The Taliban interim government has given approval for around 200 people—of whom as many as 150 are American citizens—along with other foreign nationals to finally depart on a commercial Qatari flight to Doha on Thursday, according to the Associated Press. The surprise clearance comes just two days after the ruling militant group named its interim government, made up of old-guard ethnic Pashtun men who have a proven history of violence and misogyny.

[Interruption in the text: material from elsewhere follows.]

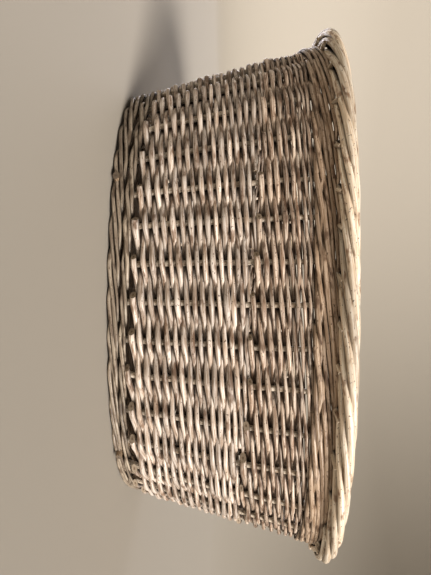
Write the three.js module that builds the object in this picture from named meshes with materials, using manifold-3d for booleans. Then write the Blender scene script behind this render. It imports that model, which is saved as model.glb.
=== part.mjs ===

The Qatari flight is the first of several expected to be cleared in the coming days after several charters have been stalled at Kabul airport since it reopened for domestic travel last weekend. It arrived early Thursday with humanitarian aid and is expected to fly out Thursday late afternoon for Doha. Engineers from Qatar assisted in getting the airport back online last weekend for domestic flights. The radar, which the Taliban said U.S. troops destroyed on departure, was also repaired prior to the international flight Thursday. Pakistan has provided some assistance with air traffic control as a back up, the AP reported. A standoff at an airport in northern Afghanistan is still ongoing as Americans, Afghans, and other foreign nationals wait to be cleared to depart on other charter flights after the Taliban said many of the would-be passengers lacked proper paperwork.

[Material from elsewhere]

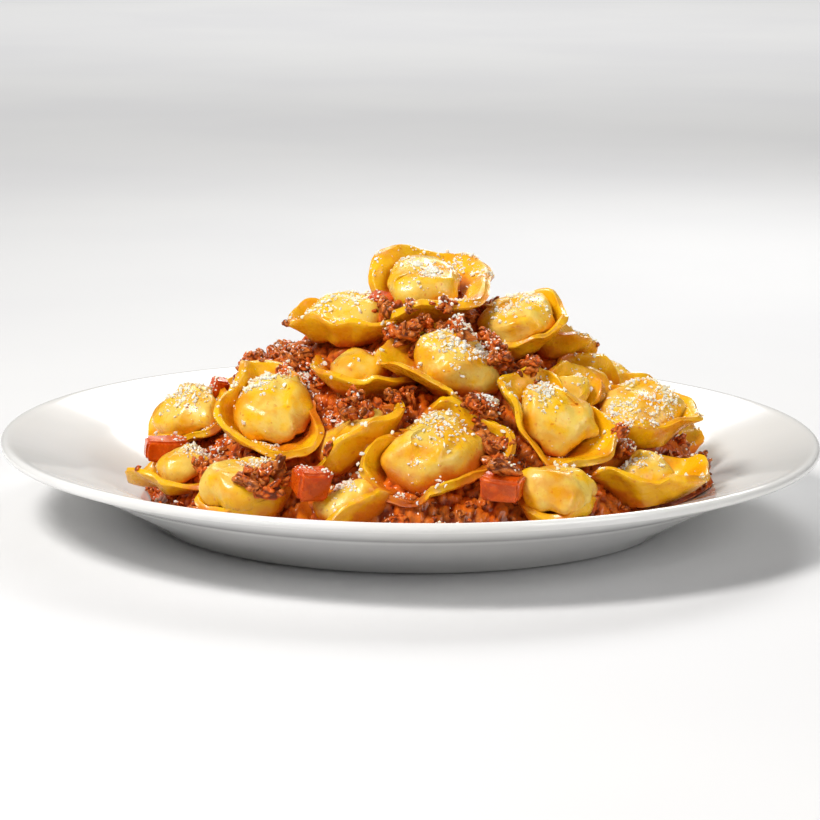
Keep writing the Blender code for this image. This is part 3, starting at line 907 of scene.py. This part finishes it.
def scatter_tree(spacing, rng):
    """Return a search tree of places strewn over the sauce about spacing mm apart."""
    span = HEAP_RADIUS + 8
    steps = int(2 * span / spacing)
    tree = KDTree(steps * steps)
    for i in range(steps):
        for j in range(steps):
            x = HEAP_X - span + spacing * (i + rng.uniform(0.1, 0.9))
            y = -span + spacing * (j + rng.uniform(0.1, 0.9))
            tree.insert((x, y, heap_height(x, y)), i * steps + j)
    tree.balance()
    return tree


def grain_relief(points, spacing, reach, rng):
    """Return from 0 to 1 how near each point is to the middle of a grain of mince."""
    tree = scatter_tree(spacing, rng)
    near = np.array([tree.find(point)[2] for point in points])
    return np.clip(1 - (near / reach) ** 2, 0, 1)


def heap_normals(x, y):
    """Return the outward directions of the sauce's own surface at places."""
    step = 2
    slope_x = (heap_height(x + step, y) - heap_height(x - step, y)) / (2 * step)
    slope_y = (heap_height(x, y + step) - heap_height(x, y - step)) / (2 * step)
    normals = np.column_stack([-slope_x, -slope_y, np.ones_like(slope_x)])
    return normals / np.linalg.norm(normals, axis=1)[:, None]


def square_faces(count):
    """Return the faces of a square grid of points, and its border points in order."""
    faces = []
    for i in range(count - 1):
        for j in range(count - 1):
            a = i * count + j
            faces.append((a, a + 1, a + count + 1, a + count))
    top = list(range(count))
    right = [i * count + count - 1 for i in range(1, count)]
    bottom = [(count - 1) * count + j for j in range(count - 2, -1, -1)]
    left = [i * count for i in range(count - 2, 0, -1)]
    return faces, top + right + bottom + left


class PASTA_OT_add_sauce(bpy.types.Operator):
    """Fill the heap with meat sauce up to the pasta"""

    bl_idname = "pasta_plate.add_sauce"
    bl_label = "Sauce"

    def execute(self, context):
        rng = random.Random(SAUCE_SEED)
        steps = np.linspace(-1, 1, SAUCE_GRID)
        u, v = (side.ravel() for side in np.meshgrid(steps, steps))
        flat_x = u * np.sqrt(1 - v * v / 2)
        flat_y = v * np.sqrt(1 - u * u / 2)
        bearing = np.arctan2(flat_x, -flat_y)
        share = np.hypot(flat_x, flat_y)
        outline = HEAP_RADIUS - 2 + 2.4 * np.sin(6 * bearing + 1) + 1.2 * np.sin(11 * bearing)
        outline = outline - BACK_SHRINK * smooth_step(SAG_FROM, SAG_TO, -HEAP_RADIUS * np.cos(bearing))
        x = SAUCE_SHIFT * HEAP_X + outline * share * np.sin(bearing)
        y = -outline * share * np.cos(bearing)
        floor = dish_height(np.hypot(x, y)) + SAUCE_GAP
        inner = 1 - smooth_step(0.9, 1, share)
        height = heap_height(x, y)
        points = np.column_stack([x, y, height])
        grain = grain_relief(points, 2.1, 1.7, rng)
        small = grain_relief(points, 1.2, 0.8, rng)
        points[:, 2] = (height - SAUCE_SINK) * inner + floor * (1 - inner)
        relief = (1.5 * grain + 0.45 * small) * inner
        points += heap_normals(x, y) * relief[:, None]
        floor = dish_height(np.hypot(points[:, 0], points[:, 1])) + SAUCE_GAP
        points[:, 2] = np.maximum(points[:, 2], floor + SAUCE_FILM)
        faces, border = square_faces(SAUCE_GRID)
        base = len(points)
        skirt = points[border]
        skirt[:, 2] = floor[border]
        middle = (SAUCE_SHIFT * HEAP_X, 0, WELL_HEIGHT + SAUCE_GAP)
        points = np.vstack([points, skirt, middle])
        for k in range(len(border)):
            n = (k + 1) % len(border)
            faces.append((border[n], border[k], base + k, base + n))
            faces.append((base + n, base + k, len(points) - 1))
        # the grain mask leads the sauce's painted shade between grains and painted highlight on their
        # tops
        masks = {"grain": np.append(grain, np.zeros(len(border) + 1))}
        finish = sauce_finish(settings_of("pasta_plate_sauce"))
        sauce = make_piece("sauce_bed", points, faces, finish, masks, 70)
        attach(sauce, BODY)
        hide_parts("sauce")
        return {"FINISHED"}


# ---- what lies on the heap

LAID = ("tortellino_", "sauce_", "plate_", "dice_", "mince_")
RAY_START = 400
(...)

The flights still waiting to depart are privately funded by NGOs and others and not paid for by the U.S., Reuters reports. “Call it what you want, a charter or a commercial flight—everyone has tickets and boarding passes,” Qatari special envoy Mutlaq bin Majed al-Qahtani said as he prepared to board the first international passenger flight since U.S. troops pulled out. “Hopefully, life is becoming normal in Afghanistan.”

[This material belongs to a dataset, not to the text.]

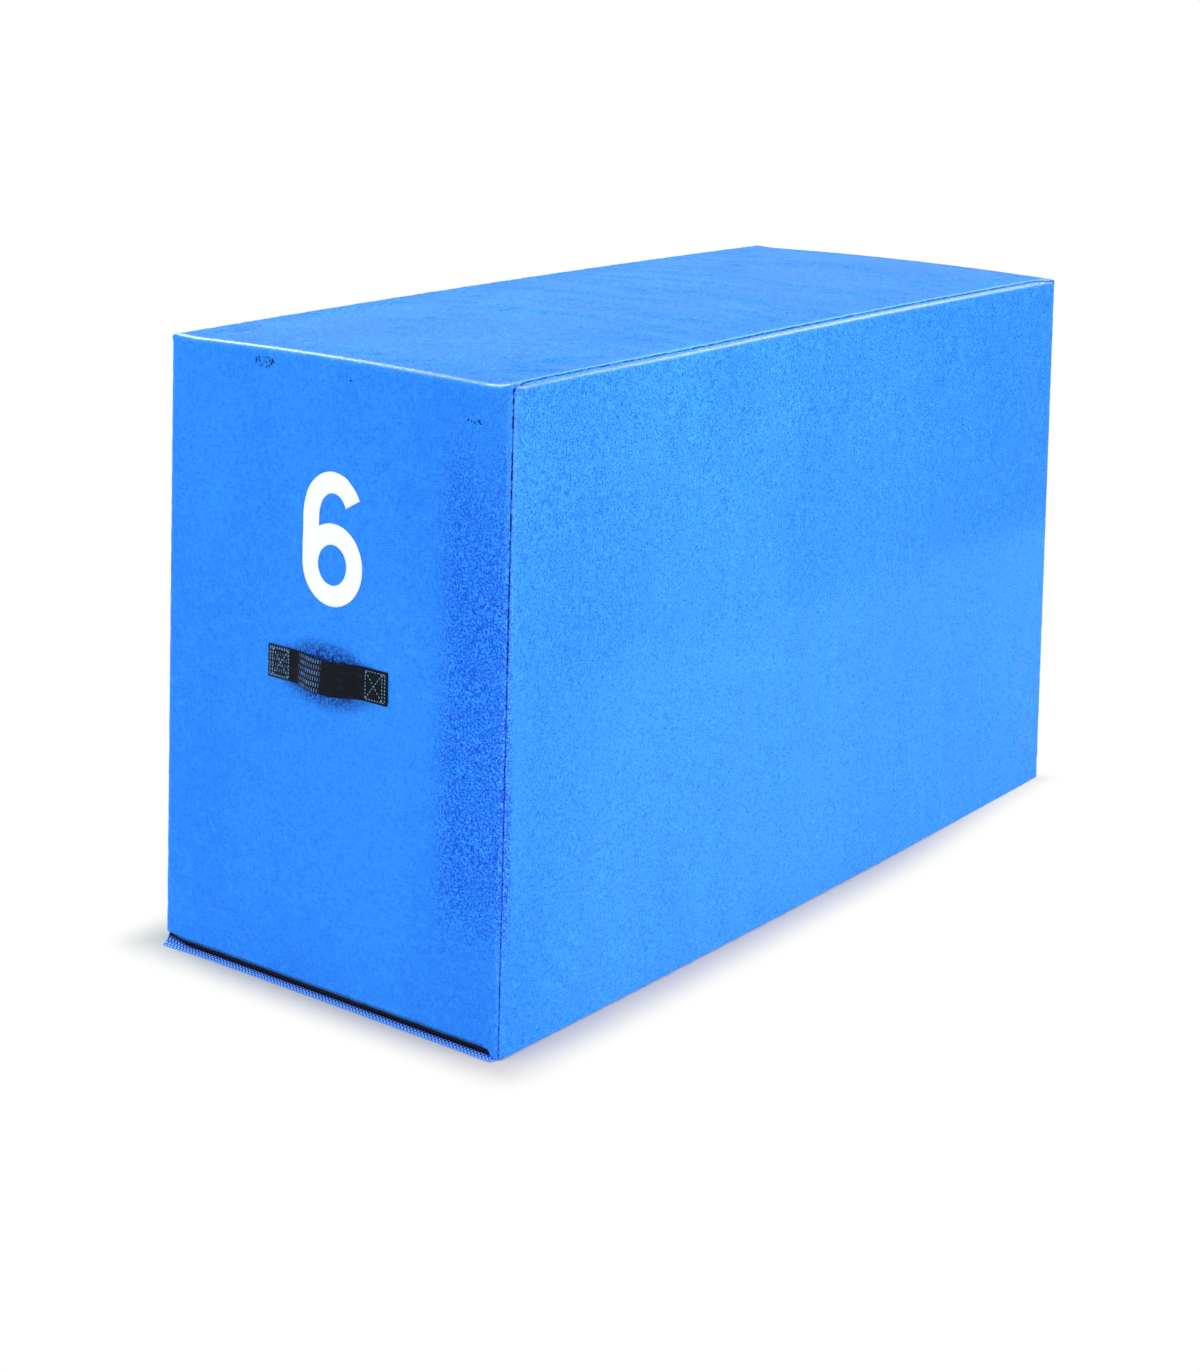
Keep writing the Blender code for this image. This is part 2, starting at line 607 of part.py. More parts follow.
def make_pull(material, slider, under):
    """The pull tab. Its end bar lies under the bail, and its window lets the bail's posts through."""
    pivot_out = under + PULL_THICKNESS / 2
    bar = PULL_THICKNESS / 2
    origin = on_left_face([(0.0, 0.0, pivot_out)], slider.location)[0]
    low, high = (-PULL_LENGTH, -PULL_WIDTH / 2), (bar, PULL_WIDTH / 2)
    head = rounded_rectangle(low, high, PULL_CORNER)
    tip = rounded_rectangle(low, high, PULL_TIP_RADIUS)
    quarter = len(head) // 4
    outline = np.concatenate([head[:quarter], tip[quarter : 3 * quarter], head[3 * quarter :]])
    half = PULL_WINDOW_WIDTH / 2
    window = rounded_rectangle((-bar - PULL_WINDOW_LENGTH, -half), (-bar, half), PULL_WINDOW_CORNER, 2)
    half = PULL_SLOT_WIDTH / 2
    slot = rounded_rectangle((-PULL_SLOT_TO, -half), (-PULL_SLOT_FROM, half), PULL_SLOT_CORNER, 3)
    points, faces = extrude_outlines([outline, window, slot], PULL_THICKNESS)
    points = points - (0, 0, PULL_THICKNESS / 2)
    add_object("zip_pull", on_left_face(points, origin), faces, material, origin, slider)


def on_end(end, points):
    """Points given as (across, out, height) on an end face, front or back, seen from outside."""
    across, out, height = np.moveaxis(np.asarray(points, float), -1, 0)
    return np.stack([-end * across, end * (HALF_LENGTH + out), height], -1)


def handle_line(count=29):
    """The webbing's underside: places across, distances out and the sag, with the sewn ends flat."""
    loop = HANDLE_LENGTH / 2 - HANDLE_SEWN_LENGTH
    across = np.concatenate(
        [[-HANDLE_LENGTH / 2, -HANDLE_LENGTH / 2 + HANDLE_SEWN_LENGTH / 2], np.linspace(-loop, loop, count)]
        + [[HANDLE_LENGTH / 2 - HANDLE_SEWN_LENGTH / 2, HANDLE_LENGTH / 2]]
    )
    share = np.clip((loop - np.abs(across)) / (2 * loop * HANDLE_RAMP), 0, 1)
    bow = share**2 * (3 - 2 * share)
    return across, FIT_GAP + HANDLE_RISE * bow, HANDLE_SAG * bow


def make_handle(name, end, material):
    across, out, sag = handle_line()
    slope = np.gradient(out, across)
    length = np.hypot(1, slope)
    over = np.stack([across - WEBBING_THICKNESS * slope / length, out + WEBBING_THICKNESS / length], -1)
    half = WEBBING_WIDTH / 2
    sections = []
    for k in range(len(across)):
        low, high = HANDLE_HEIGHT - half - sag[k], HANDLE_HEIGHT + half - sag[k]
        near, far = (across[k], out[k]), tuple(over[k])
        section = [(*near, low), (*far, low), (*far, high), (*near, high)]
        sections.append([(HANDLE_OFFSET + a, o, h) for a, o, h in section])
    sweep(name, on_end(end, sections), material)


def make_backing(name, end, material):
    """The patch behind the handle, inside the cover, which spreads the pull."""
    half_x = HANDLE_LENGTH / 2 + PATCH_MARGIN
    half_z = WEBBING_WIDTH / 2 + PATCH_MARGIN
    across = np.linspace(-half_x, half_x, 7) + HANDLE_OFFSET
    low, high = HANDLE_HEIGHT - half_z, HANDLE_HEIGHT + half_z
    near, far = -PATCH_DEPTH, -PATCH_DEPTH - PATCH_THICKNESS
    sections = [[(a, far, low), (a, near, low), (a, near, high), (a, far, high)] for a in across]
    sweep(name, on_end(end, sections), material)


def arc(centre, radii, first, last, count):
    angles = np.radians(np.linspace(first, last, count))
    return [(centre[0] + radii[0] * math.cos(a), centre[1] + radii[1] * math.sin(a)) for a in angles]


def number_outlines():
    """A condensed six, drawn from elliptical arcs about its upright middle line: its stem hooks over at
    the top, where it is cut off square to the stroke, and its bowl is closed."""
    half, inner = NUMBER_WIDTH / 2, NUMBER_WIDTH / 2 - NUMBER_STROKE
    bowl, hole_rise = NUMBER_BOWL_HEIGHT / 2, NUMBER_BOWL_HEIGHT / 2 - NUMBER_STROKE
    crown, crown_inner = NUMBER_CROWN_HEIGHT, NUMBER_CROWN_HEIGHT - NUMBER_STROKE
    top, cut = (0, NUMBER_HEIGHT - NUMBER_CROWN_HEIGHT), NUMBER_TERMINAL_ANGLE
    crotch = math.degrees(math.acos(-inner / half))
    outer = arc(top, (half, crown), cut, 180, 15)
    outer += arc((0, bowl), (half, bowl), 180, 360, 17)
    outer += arc((0, bowl), (half, bowl), 0, crotch, 11)[1:]
    outer += arc(top, (inner, crown_inner), 180, cut, 11)
    hole = arc((0, bowl), (inner, hole_rise), 0, 360, 21)[1:]
    return np.array(outer), np.array(hole)


def make_number(material):
    points, faces = extrude_outlines(number_outlines(), PRINT_THICKNESS)
    placed = points[:, [0, 2, 1]] + (0, FIT_GAP, NUMBER_FOOT)
    add_object("size_number", settled(on_end(FRONT, placed)), faces, material)


def main():
    for obj in list(bpy.data.objects):
        bpy.data.objects.remove(obj)
    vinyl = colour("blue coated fabric", (0.06, 0.34, 0.96), 0.42)
    underside = colour("grey grip fabric", (0.10, 0.11, 0.13), 0.8)
    hem_cloth = colour("pale blue hem", (0.13, 0.40, 0.93), 0.6)
    soft_foam = colour("soft foam", (0.83, 0.80, 0.68), 0.95)
    firm_foam = colour("firm foam", (0.35, 0.38, 0.42), 0.9)
    webbing = colour("black webbing", (0.012, 0.014, 0.020), 0.75)
    patch = colour("backing fabric", (0.05, 0.26, 0.70), 0.6)
    black_zip = colour("black zip tape", (0.012, 0.012, 0.016), 0.85)
    black_teeth = colour("black zip teeth", (0.02, 0.02, 0.024), 0.4)
    metal = colour("zip metal", (0.55, 0.55, 0.56), 0.35, 1.0)
    ink = colour("white print", (0.95, 0.95, 0.95), 0.5)

    make_foam(soft_foam, firm_foam)
    sheet("cover_wrap", wrap_surface, COVER_THICKNESS, vinyl)
    sheet("cover_side_right", side_surface(1), COVER_THICKNESS, vinyl)
    sheet("cover_side_left", side_surface(-1), COVER_THICKNESS, vinyl)
    make_base(underside)
    make_hem(hem_cloth)
    make_tapes(black_zip)
    make_teeth("zip_teeth_upper", 1, black_teeth)
    make_teeth("zip_teeth_lower", -1, black_teeth)
    make_stop("zip_stop_start", STOP_INSET, metal)
    make_stop("zip_stop_end", STOP_END_DISTANCE, metal)
    slider, pull_under = make_slider(metal)
    make_pull(metal, slider, pull_under)
    make_handle("front_handle", FRONT, webbing)
    make_handle("back_handle", BACK, webbing)
    make_backing("front_handle_backing", FRONT, patch)
    make_backing("back_handle_backing", BACK, patch)
    make_number(ink)


main()
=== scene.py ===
# %% [markdown]
# A foam vaulting box, dressed
#
# The box is a tall soft block: foam slabs in a sewn cover of blue coated fabric, a webbing handle on each
# end, a printed number, and a zip along the foot of the front end and of the left side. Its solids already
# exist, packed as a frame in metres with +Z up and the front end towards -Y. This script gives them their
# looks. Nearly every piece is worked out with numpy on the same straight box that the solids were drawn
# on, so that it lands where its solid lies, and is then handed to Blender as a mesh. Only the four small
# metal parts are copies of their solids.

# %% Load the frame
import json
import math

import bmesh
import bpy
import numpy as np
from mathutils import Matrix, Vector

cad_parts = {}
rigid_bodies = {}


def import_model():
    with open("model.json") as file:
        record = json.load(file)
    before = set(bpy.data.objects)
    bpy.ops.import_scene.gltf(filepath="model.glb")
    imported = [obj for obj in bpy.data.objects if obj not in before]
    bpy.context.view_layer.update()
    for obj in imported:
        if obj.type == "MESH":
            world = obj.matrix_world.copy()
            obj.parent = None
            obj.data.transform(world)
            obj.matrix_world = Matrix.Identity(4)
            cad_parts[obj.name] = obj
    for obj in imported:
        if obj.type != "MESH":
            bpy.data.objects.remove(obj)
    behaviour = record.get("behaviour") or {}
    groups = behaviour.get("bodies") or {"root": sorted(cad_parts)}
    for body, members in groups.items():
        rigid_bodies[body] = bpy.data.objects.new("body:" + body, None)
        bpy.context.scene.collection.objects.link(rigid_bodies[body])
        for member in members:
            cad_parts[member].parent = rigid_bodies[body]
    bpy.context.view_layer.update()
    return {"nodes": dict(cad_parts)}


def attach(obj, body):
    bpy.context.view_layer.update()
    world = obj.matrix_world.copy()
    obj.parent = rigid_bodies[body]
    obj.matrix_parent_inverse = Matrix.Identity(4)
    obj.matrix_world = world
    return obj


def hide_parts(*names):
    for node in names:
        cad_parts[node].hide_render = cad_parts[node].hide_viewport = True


for leftover in list(bpy.data.objects):
    bpy.data.objects.remove(leftover)
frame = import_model()

# %% [markdown]
# How a soft block stands
#
# A foam block is never a true box: its foot stands a little wider than its top, and each face is crowned.
# So a piece is placed on a straight box first, and settled() then carries it to where the soft block is.

# %% The straight box and the way it settles
BODY_WIDTH, BODY_LENGTH, BODY_HEIGHT = 0.630, 1.490, 0.900
EDGE_RADIUS, FIT_GAP = 0.012, 0.0003
SIDE_FLARE, END_FLARE, BACK_LEAN = 0.0095, 0.027, 0.0073
SIDE_CROWN, END_CROWN, FOOT_BULGE, UPRIGHT_AT = 0.004, 0.004, 0.0072, 0.73
TOP_CROWN_ALONG, TOP_CROWN_ACROSS, TOP_CROWN_DEPTH = 0.005, 0.006, 0.250
HALF_WIDTH, HALF_LENGTH = BODY_WIDTH / 2, BODY_LENGTH / 2
CORE_X, CORE_Y, CORE_Z = HALF_WIDTH - EDGE_RADIUS, HALF_LENGTH - EDGE_RADIUS, BODY_HEIGHT - EDGE_RADIUS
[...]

Among the passengers are said to be many Afghan female athletes who have just been banned from participating in any sports inside the country, lest their bodies be seen during competition.
On Wednesday, Ahmadullah Wasiq, deputy head of the Taliban cultural commission, said Afghanistan’s national women’s cricket team would likely not be allowed to compete in upcoming matches. “I don’t think women will be allowed to play cricket because it is not necessary that women should play cricket,” he said in a statement. “In cricket, they might face a situation where their face and body will not be covered. Islam does not allow women to be seen like this.”
Other passengers still waiting to leave the country include former military contract dogs now under the care of the Kabul Small Animal Rescue. Its founder is a woman from Tennessee who refused to leave on an earlier evacuation flight with the U.S. military after they refused to let board more than 150 dogs she had somehow brought to the Kabul airport in crates during the last days of the official evacuations.
Several animal-rescue organizations have been fundraising for her group and were said to have chartered a jet before the last U.S. troops left on Aug. 30. Conflicting reports about whether the flight was denied clearance to land—or whether it existed at all—have been impossible to verify. PETA has provided frequent updates on their plight and several supporters suggested that their evacuation is imminent and that no U.S. military dogs had been abandoned by departing troops.
Some reports from media on the ground suggest more than 1,000 Americans and allies have been languishing at Kabul’s international airport since the American military left, stuck in a limbo between the Taliban and the U.S. and other countries while they seek to vet them before allowing them to leave. Some suggestions that those people are being held as hostages have been unconfirmed.
Other Americans have escaped the country by land. Rep. Markwayne Mullin (R-OK), who said he helped a Texas woman and her three children escape via a ground border last week, told CNN they had to pay Taliban fighters “fees” to get through checkpoints. The nonprofit group he works with is trying to assist 23 American citizens to leave the country.
On Sunday, Ron Klain, White House chief of staff, told CNN Sunday that the Biden administration had pinpointed around 100 American citizens still in Afghanistan who could not reach the Kabul airport for authorized evacuations. “We are going to find ways to get them—the ones that want to leave—to get them out of Afghanistan,” he said. “We know many of them have family members, many of them want to stay. But the ones that want to leave, we’re going to get them out.”
More than 124,000 American citizens, Afghans, and other foreign nationals were evacuated in the weeks leading up to the end of the U.S. mission in Afghanistan on Aug. 31.